As I have argued in a previous blog, the outcome of these continental elections will in-directly and directly impact UK’s Brexit negotiations. If the centre and public debate shifts on the continent towards greater border control and protectionism, the UK’s negotiating position won’t just be underpinned by UK citizens, but by EU citizens as well. The EU has continued to talk tough on Brexit, calling for quick negotiations and not allowing the UK to cherry pick. However, facing their own existential threat, would the EU continue to be so hardnosed? Are they going to be the band who continues to play while the Titanic sinks or will desperate times melt the EU’s hard position?

The UK Government may also start to take this tough talk at face value. The people who are talking tough may not be there in a year’s time. In fact, they could even find themselves in the shocking prospect that Marie Le Pen could be sat next to them calling for ‘Frexit’. Nonetheless, a change in personnel could result in a change in diplomatic tact. It certainly would create a natural pause in Brexit negotiations and give either side a chance to reassess and regroup. The UK Government may just want to wait and see the outcome of some these elections. Don’t be surprised if the March deadline for evoking Article 50 is missed, with legal challenges becoming a convenient excuse.

To offer a counter to the points above, the argument that what happens on the continent has domestic ramifications also cuts both ways. What happens in the UK can also impact continental elections. This will be most pertinent when it comes to economic performance. All the economic evidence to date not only suggests the UK economy has remained stable but has in fact grown. Brexiteers are gleefully using this as evidence that the ‘economic doomsayers’ in the referendum were wrong. But what if there was a lag-time on the referendum result?
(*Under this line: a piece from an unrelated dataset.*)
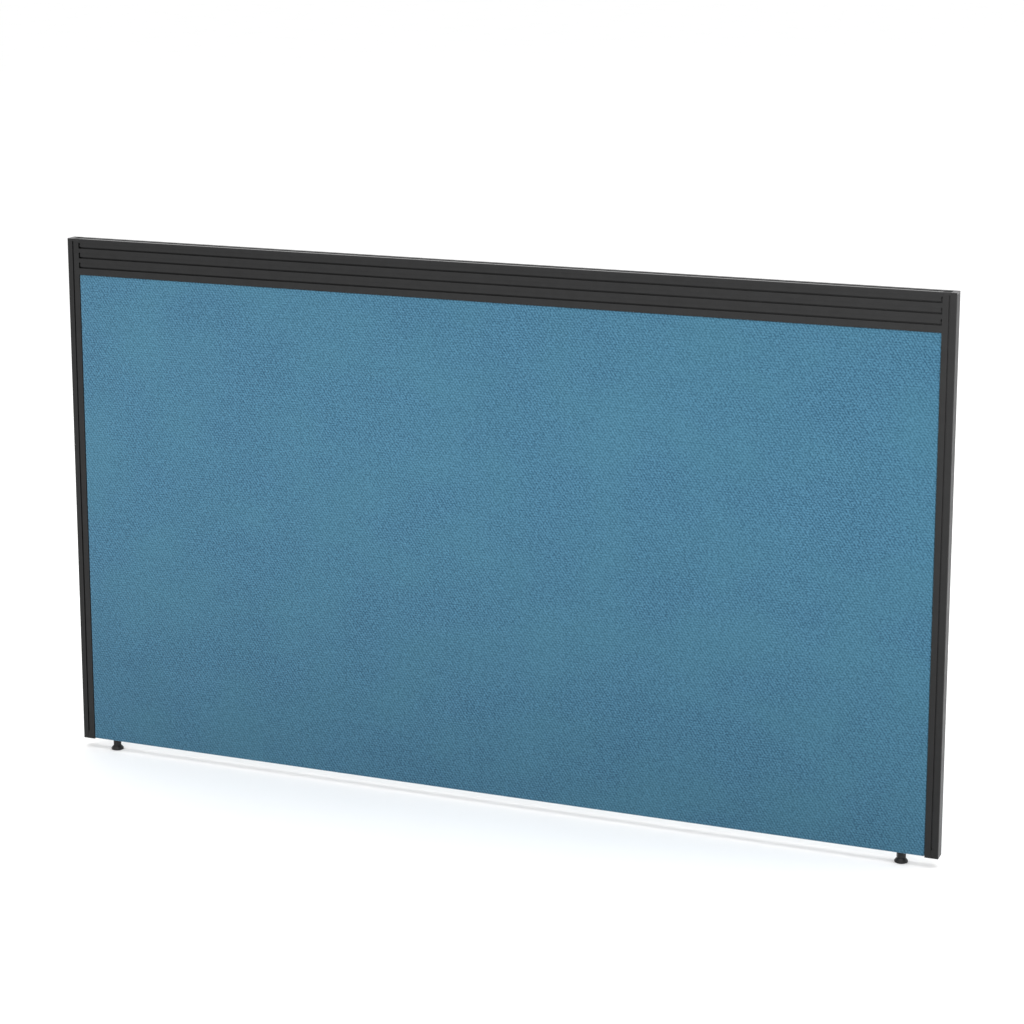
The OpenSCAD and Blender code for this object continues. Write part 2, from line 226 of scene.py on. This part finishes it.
def crepe(name):
    """Two-tone crepe: slanting grains in a brick pattern, 6.27 mm along and 9.13 mm up, over fine
    threads about 1 mm apart, all a little irregular."""
    net = Net(name)
    stray = net.math("MULTIPLY_ADD", net.noise(70, 2), 5.0, -2.5)
    slant = net.wave(GRAIN_ALONG, 0, GRAIN_UP, phase=stray)
    rows = net.wave(0, 0, 2 * GRAIN_UP, phase=net.math("MULTIPLY", stray, 0.6))
    cross = net.wave(-GRAIN_ALONG, 0, GRAIN_UP, phase=net.math("ADD", stray, 0.4))
    grain = net.math("MULTIPLY", slant, 0.5)
    grain = net.math("MULTIPLY_ADD", rows, 0.3, grain)
    grain = net.math("MULTIPLY_ADD", cross, 0.14, grain)
    warp = net.math("ABSOLUTE", net.wave(THREADS_ALONG / 2, 0, 0))
    weft = net.math("ABSOLUTE", net.wave(0, 0, THREADS_UP / 2))
    threads = net.math("MULTIPLY", warp, weft)
    slub = net.noise(230, 3, 0.75, stretch=(1, 1, 1.3))
    drift = net.noise(9, 3)
    tone = net.math("ADD", grain, net.math("MULTIPLY_ADD", slub, 6.4, -3.2))
    tone = net.math("ADD", tone, net.math("MULTIPLY_ADD", threads, 1.3, -0.53))
    tone = net.math("ADD", tone, net.math("MULTIPLY_ADD", drift, 0.3, -0.15))
    colour = net.mix(net.steps(tone, -1.3, 1.3), (0.0091, 0.0577, 0.104), (0.0513, 0.167, 0.261))
    teal = net.steps(net.noise(5, 2, stretch=(1, 1, 1.4)), 0.35, 0.7)
    colour = net.mix(net.math("MULTIPLY", teal, 0.25), colour, (0.04, 0.15, 0.2))
    height = net.math("ADD", grain, net.math("MULTIPLY", threads, 1.2))
    normal = net.bump(net.steps(height, -0.9, 2.0), 0.0004)
    rough = net.steps(tone, -1, 1, 0.95, 0.8)
    return net.finish(Base_Color=colour, Roughness=rough, Normal=normal, Specular_IOR_Level=0.2,
                      Sheen_Weight=0.15, Sheen_Roughness=0.6)


def powder_coat(name, tone):
    """Fine-textured black powder coat, a little lighter on its edges, from rubbed wear and a painted
    highlight, and smoother on the top faces that hands slide along."""
    net = Net(name)
    mottle = net.steps(net.noise(60, 3), 0.3, 0.7)
    colour = net.mix(mottle, tuple(0.85 * c for c in tone), tuple(1.15 * c for c in tone))
    speck = net.steps(net.noise(1900, 1), 0.62, 0.72)
    colour = net.mix(net.math("MULTIPLY", speck, 0.25), colour, tuple(2.2 * c for c in tone))
    # Edges lighter all along as a painted highlight (never under 0.4), with patches of rubbed wear on top
    rub_and_edge_highlight = net.math("MULTIPLY", net.edges(), net.steps(net.noise(90, 4, 0.7), 0.2, 0.8, 0.4, 1.0))
    colour = net.mix(net.math("MULTIPLY", rub_and_edge_highlight, 0.45), colour, (0.05, 0.051, 0.053))
    rough = net.steps(net.noise(35, 4, 0.6), 0.25, 0.75, 0.39, 0.45)
    rough = net.math("MULTIPLY", rough, net.steps(net.facing()["Z"], 0.9, 0.99, 1.0, 0.6))
    grain = net.math("ADD", net.noise(1400, 2), net.math("MULTIPLY", net.noise(300, 1), 0.5))
    return net.finish(Base_Color=colour, Roughness=rough, Normal=net.bump(grain, 0.00002),
                      Specular_IOR_Level=0.265)


def moulded(name, tone, rough, scuffed=0.35):
    """Moulded plastic with a fine spark-eroded grain and scuffed edges."""
    net = Net(name)
    mottle = net.steps(net.noise(45, 3), 0.3, 0.7)
    colour = net.mix(mottle, tuple(0.8 * c for c in tone), tuple(1.2 * c for c in tone))
    scuff = net.math("MULTIPLY", net.edges(), net.steps(net.noise(160, 3), 0.45, 0.6))
    colour = net.mix(net.math("MULTIPLY", scuff, scuffed), colour, (0.14, 0.14, 0.145))
    roughness = net.steps(net.noise(50, 3), 0.3, 0.7, rough - 0.06, rough + 0.08)
    return net.finish(Base_Color=colour, Roughness=roughness, Normal=net.bump(net.cells(900), 0.00003),
                      Specular_IOR_Level=0.3)


def metal(name, light, dark, rough, brush=(1, 1, 1)):
    """Plated or bare metal, with fine streaks along the axis whose brush factor is small."""
    net = Net(name)
    streak = net.noise(700, 3, stretch=brush)
    colour = net.mix(net.steps(streak, 0.35, 0.65), dark, light)
    bloom = net.steps(net.noise(40, 3), 0.4, 0.7, 0.0, 0.3)
    colour = net.mix(bloom, colour, dark)
    roughness = net.steps(streak, 0.3, 0.7, rough - 0.06, rough + 0.1)
    return net.finish(Base_Color=colour, Metallic=1.0, Roughness=roughness,
                      Normal=net.bump(streak, 0.00001))


def particle_board(name):
    """Pressed wood chips, with a few dark ones."""
    net = Net(name)
    chips = net.cells(260, stretch=(1, 2.4, 1))
    colour = net.mix(net.steps(chips, 0.2, 0.7), (0.44, 0.31, 0.18), (0.62, 0.48, 0.31))
    colour = net.mix(net.steps(net.noise(500, 2), 0.6, 0.7), colour, (0.25, 0.16, 0.09))
    return net.finish(Base_Color=colour, Roughness=net.steps(chips, 0.1, 0.8, 0.75, 0.95),
                      Normal=net.bump(chips, 0.0002))


def open_foam(name):
    """Cream foam with open pores of about a millimetre."""
    net = Net(name)
    pores = net.cells(900)
    colour = net.mix(net.steps(pores, 0.15, 0.6), (0.5, 0.45, 0.28), (0.78, 0.73, 0.55))
    return net.finish(Base_Color=colour, Roughness=net.steps(pores, 0.1, 0.7, 0.85, 0.98),
                      Normal=net.bump(pores, 0.0004))


def rubber(name):
    """Moulded rubber with ribs 2 mm apart."""
    net = Net(name)
    colour = net.mix(net.steps(net.noise(120, 3), 0.35, 0.65), (0.05, 0.05, 0.055), (0.085, 0.085, 0.09))
    ribs = net.wave(0, 0.5, 0)
    return net.finish(Base_Color=colour, Roughness=net.steps(net.noise(200, 2), 0.3, 0.7, 0.75, 0.9),
                      Normal=net.bump(net.math("MULTIPLY_ADD", ribs, 0.5, 0.5), 0.0001))


# ---------------------------------------------------------------- geometry helpers

def new_object(name, points, faces):
    mesh = bpy.data.meshes.new(name)
    mesh.from_pydata([tuple(p) for p in points], [], faces)
    mesh.validate()
    mesh.shade_smooth()
    obj = bpy.data.objects.new(name, mesh)
    scene.collection.objects.link(obj)
    return obj


def thicken(obj, thickness):
    """Gives an open surface its thickness, towards its inner side."""
    shell = obj.modifiers.new("thickness", "SOLIDIFY")
    shell.thickness, shell.offset = thickness, -1


def soften(name, width, segments=2):
    """Small bevels on a CAD node's edges, by modifiers alone."""
    obj = nodes[name]
    weld = obj.modifiers.new("weld", "WELD")
    weld.merge_threshold = 1e-6
    flat = obj.modifiers.new("planar", "DECIMATE")
    flat.decimate_type, flat.angle_limit = "DISSOLVE", math.radians(0.5)
    bevel = obj.modifiers.new("bevel", "BEVEL")
    bevel.width, bevel.segments = width, segments
    bevel.limit_method, bevel.angle_limit = "ANGLE", math.radians(35)
    bevel.use_clamp_overlap = True
    normal = obj.modifiers.new("normals", "WEIGHTED_NORMAL")
    normal.keep_sharp = False


def tray(name, low, high, front_y, back_y, radius, crown, step=0.0125, turns=5):
    """A sheet over a flat face at front_y, with rolled edges that run back to back_y. The face swells
    by crown away from its edges. It looks towards -Y if front_y < back_y, else towards +Y."""
    out = -1 if front_y < back_y else 1
    (x0, z0), (x1, z1) = np.add(low, radius), np.subtract(high, radius)
    nx, nz = (max(2, round(length / step)) for length in (x1 - x0, z1 - z0))
    xs, zs = np.linspace(x0, x1, nx + 1), np.linspace(z0, z1, nz + 1)
    points, faces = [], []

    def at(i, j):
        return j * (nx + 1) + i

    def swell(x, z):
        edge = min(x - x0, x1 - x, z - z0, z1 - z)
        t = min(1.0, edge / CROWN_RUN)
        return crown * t * t * (3 - 2 * t)

    for z in zs:
        for x in xs:
            points.append((x, front_y + out * swell(x, z), z))
    for j in range(nz):
        for i in range(nx):
            faces.append((at(i, j), at(i + 1, j), at(i + 1, j + 1), at(i, j + 1)))
    # Spokes: the points round the face in order, each with the angle in which the edge rolls away.
    # A corner point has several, so that the roll turns the corner.
    ring = [(at(i, 0), -90) for i in range(nx)] + [(at(nx, j), 0) for j in range(nz)]
    ring += [(at(i, nz), 90) for i in range(nx, 0, -1)] + [(at(0, j), 180) for j in range(nz, 0, -1)]
    corner = {at(0, 0): -180, at(nx, 0): -90, at(nx, nz): 0, at(0, nz): 90}
    spokes = []
    for index, angle in ring:
        if index in corner:
            spokes += [(index, corner[index] + 90 * k / turns) for k in range(turns + 1)]
        else:
            spokes.append((index, angle))
    rows = [[index for index, _ in spokes]]
    profile = [(radius * math.sin(a), radius * (1 - math.cos(a))) for a in
               (math.pi / 2 * k / turns for k in range(1, turns + 1))]
    depth = abs(back_y - front_y)
    profile += [(radius, depth)]
    for reach, back in profile:
        row = []
        for index, angle in spokes:
            x, _, z = points[index]
            a = math.radians(angle)
            row.append(len(points))
            points.append((x + reach * math.cos(a), front_y - out * back, z + reach * math.sin(a)))
        rows.append(row)
    count = len(spokes)
    for upper, lower in zip(rows, rows[1:]):
        for k in range(count):
            a, b = upper[k], upper[(k + 1) % count]
            c, d = lower[(k + 1) % count], lower[k]
            faces.append((a, d, c) if a == b else (a, d, c, b))
    if out > 0:
        faces = [face[::-1] for face in faces]
    return new_object(name, points, faces)


def thread(name, x, z0, z1, radius, pitch, depth, sides=20, rows_per_turn=6):
    """Threaded stud: a rod whose radius rises and falls along a right-hand helix, with flat ends."""
    rows = round((z1 - z0) / pitch * rows_per_turn)
    points = [(x, 0, z0)]
    for row in range(rows + 1):
        z = z0 + (z1 - z0) * row / rows
        for k in range(sides):
            a = 2 * math.pi * k / sides
            crest = 0.5 + 0.5 * math.cos(2 * math.pi * z / pitch - a) if 0 < row < rows else 0
            r = radius - depth * (1 - crest)
            points.append((x + r * math.cos(a), r * math.sin(a), z))
    points.append((x, 0, z1))
    faces = []
    top, last = len(points) - 1, 1 + rows * sides
    for k in range(sides):
        following = (k + 1) % sides
        faces.append((0, 1 + following, 1 + k))
        faces.append((top, last + k, last + following))
        for row in range(rows):
            start = 1 + row * sides
            faces.append((start + k, start + following, start + sides + following, start + sides + k))
    return new_object(name, points, faces)


# ---------------------------------------------------------------- building

def paint(material, *names):
    for name in names:
        slots = nodes[name].data.materials
        slots.clear()
        slots.append(material)


def infill():
    """The fabric and foam on each face, in place of their plain CAD solids."""
    cloth, foam = crepe("crepe_blue"), open_foam("foam_cream")
    for face, out in (("front", -1), ("back", 1)):
        low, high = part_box(f"{face}_cover")
        near, far = (low.y, high.y) if out < 0 else (high.y, low.y)
        fabric = tray(f"{face}_fabric", (low.x, low.z), (high.x, high.z), near, far,
                      CLOTH_ROLL, CLOTH_CROWN)
        fabric.data.materials.append(cloth)
        thicken(fabric, CLOTH_THICKNESS)
        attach(fabric, "frame")
        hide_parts(f"{face}_cover")
        low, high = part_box(f"{face}_foam")
        near, far = (low.y, high.y) if out < 0 else (high.y, low.y)
        pad = tray(f"{face}_foam_pad", (low.x, low.z), (high.x, high.z), near - out * FOAM_BACK, far,
                   FOAM_ROLL, FOAM_CROWN, step=0.05)
        pad.data.materials.append(foam)
        thicken(pad, FOAM_SKIN)
        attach(pad, "frame")
        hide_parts(f"{face}_foam")


def studs():
    """Threaded studs in place of the plain ones."""
    zinc = metal("zinc_thread", (0.72, 0.71, 0.68), (0.5, 0.49, 0.47), 0.3, (1, 1, 0.2))
    for end in ("left", "right"):
        low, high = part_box(f"{end}_foot_stud")
        x, radius = (low.x + high.x) / 2, (high.x - low.x) / 2
        stud = thread(f"{end}_stud_thread", x, low.z, high.z, radius, THREAD_PITCH, THREAD_DEPTH)
        stud.data.materials.append(zinc)
        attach(stud, f"{end}_screw")
        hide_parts(f"{end}_foot_stud")


def both(name):
    return f"left_{name}", f"right_{name}"


def frame_looks():
    """Materials and softened edges for the CAD nodes that stay."""
    paint(powder_coat("coat_posts", (0.0062, 0.0062, 0.0062)), *both("stile"), *both("end_trim"))
    # A lighter copy of the powder coat: painted light that lifts the shade in the grooves where the joining
    # strips lie
    paint(powder_coat("coat_strips_painted_light", (0.009, 0.009, 0.009)), *both("joining_strip"))
    paint(powder_coat("coat_rail", (0.0058, 0.0058, 0.006)), "front_hook_bars", "back_hook_bars")
    # A darker copy of the powder coat: painted shade for the tool rail's hook slots and top channel
    paint(powder_coat("coat_core_painted_shade", (0.0025, 0.0025, 0.0027)), "tool_rail")
    paint(moulded("cap_plastic", (0.0065, 0.0065, 0.0067), 0.42), *both("stile_cap"), *both("bottom_cap"))
    paint(moulded("trim_cap_plastic", (0.012, 0.012, 0.0125), 0.26), *both("trim_cap"))
    paint(moulded("foot_nylon", (0.0075, 0.0076, 0.008), 0.45, 0.05),
          *both("foot_pad"), *both("foot_collar"))
    paint(rubber("sole_rubber"), *both("foot_sole"))
    paint(metal("black_steel", (0.05, 0.05, 0.052), (0.02, 0.02, 0.021), 0.4), "lock_screws")
    paint(metal("zinc", (0.72, 0.71, 0.68), (0.5, 0.49, 0.47), 0.3, (0.2, 1, 1)), "rail_screws",
          "bottom_rail_screws")
    paint(metal("mill_aluminium", (0.75, 0.755, 0.76), (0.58, 0.585, 0.59), 0.35, (0.05, 1, 1)),
          "bottom_rail")
    paint(metal("brass", (0.75, 0.55, 0.25), (0.5, 0.34, 0.13), 0.3, (1, 1, 0.2)), *both("foot_insert"))
    paint(particle_board("board_raw"), "core_board")
    for name in (*both("stile"), *both("end_trim"), *both("stile_cap"), *both("trim_cap"),
                 *both("bottom_cap"), "tool_rail", "front_hook_bars", "back_hook_bars"):
        soften(name, EXTRUSION_BEVEL)
    for name in both("foot_pad"):
        soften(name, PAD_BEVEL, 3)
    for name in both("foot_collar"):
        soften(name, GRIP_BEVEL, 3)


camera()
studio()
floor()
frame_looks()
infill()
studs()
What if the UK economy was like Wile E. Coyote when he runs off a cliff? He continues to run in thin air for some time but once he notices he is in thin air, he starts to fall. What if in the first half of 2017 we start to see some worrying signals? What if house prices fall and the buy-to-sell market stagnates? What if financial services start offshoring? What if inflation not only continues, but starts accelerating?
Poor economic news from the UK could be just the ticket continental incumbents are waiting  for, or even praying for. Could this result in the EU negotiators doubling down on their tough Brexit negotiating position? Time will tell but betting the house of UK economic demise would be foolish, bordering on suicidal. Economic circumstances in the UK will have to be extremely dire to cut through elections that will be introspective in nature.

If things do start to take a turn domestically there is good chance that Euroscepticism in the UK will rise, not fall. People are not great at blaming themselves. Equally the pro-Brexit papers will certainly not be blaming themselves. This means the most likely target will be the EU and therefore arguments around “soft-Brexit” may dissipate as the UK public starts to call a speedy and total departure from the EU. It certainly would dent Parliament’s attempts to have a say on the outcome of negotiations.
However, things will have to get considerably worse before economic news increases UK Euroscepticism or impacts the outcome of national elections on the continent. Current economic indicators would suggest that the bottom is not going to fall out just yet, with economic forecasters admitting that their own predictions are probably overly pessimistic due to little information or certainty they can input to their modelling. Nonetheless, don’t underestimate how much EU leaders are pouring over our economic news as much as we are their election polling.

2016 was the year the UK forced the rest of Europe to play the diplomatic game of ‘Brexit’. 2017 will be the year that the rules are decided and teams are picked. Bizarrely, 2017 could also be the year that certain members of the continent decide they want to play on the same side as the UK.